Трудно сказать, на что изначально получал деньги Алекс Гарленд. Компания А24 выдала ему один из рекордных для себя бюджетов – в 75 миллионов. Очевидно, что в мире, где кинематограф – часть единой политики, невозможно снимать нечто аполитичное, удалённое от фактических реалий. Тем более, если ты снимаешь кино о Гражданской войне в США, в которой должны убить президента. Вероятно, Гарленд получал средства на своего рода агитпроповское полотно, не столько метящее в Трампа, сколько стимулирующее тех, кто захочет метить в Трампа. Может быть, и так, да. Но чего уж точно не собирался делать Гарленд, так это снимать антивоенное кино (в его силу сам режиссёр никогда не верил).
Однако на выходе мы получили действительно серьёзное, многослойное полотно (по нынешним временам так особенно), поднимающее (далее я намеренно перехожу в канцеляристский регистр) и актуальные политические вопросы, и то, что касается души человеческой в мире, где мы стоим перед гигантским экраном, который одновременно транслирует и записывает смерть (в том числе, нашу собственную). Мир высоких технологий морально и интеллектуально во многом существует в Средневековье, где сон разума рождает чудовищ, и они оживают, чтобы убивать и разрывать на куски.

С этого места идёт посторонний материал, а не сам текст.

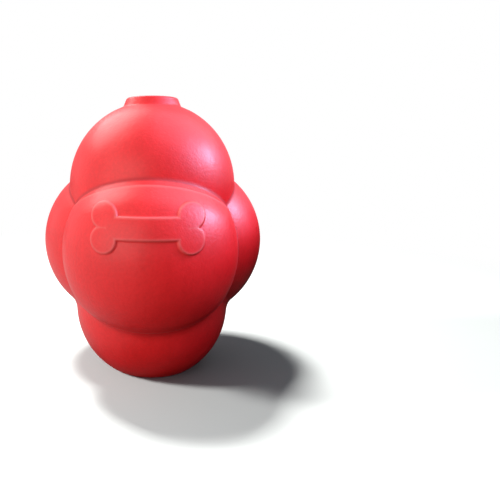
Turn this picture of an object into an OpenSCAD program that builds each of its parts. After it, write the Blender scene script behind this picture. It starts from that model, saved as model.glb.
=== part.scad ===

Жизнь, реальность, матрица (подбирайте то, что вам больше нравится) сама дописала продолжение «Падения империи» за Алекса Гарленда. Так бывает с настоящими произведениями искусства; собственно, только так и бывает. Что же касается политической составляющей, то уверен, мы ещё не раз будет возвращаться к ленте Гарленда. Ведь Силы Запада всегда находятся в режиме боевой готовности, и они сделают всё, чтобы установить тот режим, который им нужен. И тогда мы станем пересматривать «Падение империи», задаваясь вопросом: что это было на самом деле?
Сценарий? Предсказание? Или произведение искусства опять воплотилось в жизнь, тоже сделав её искусством?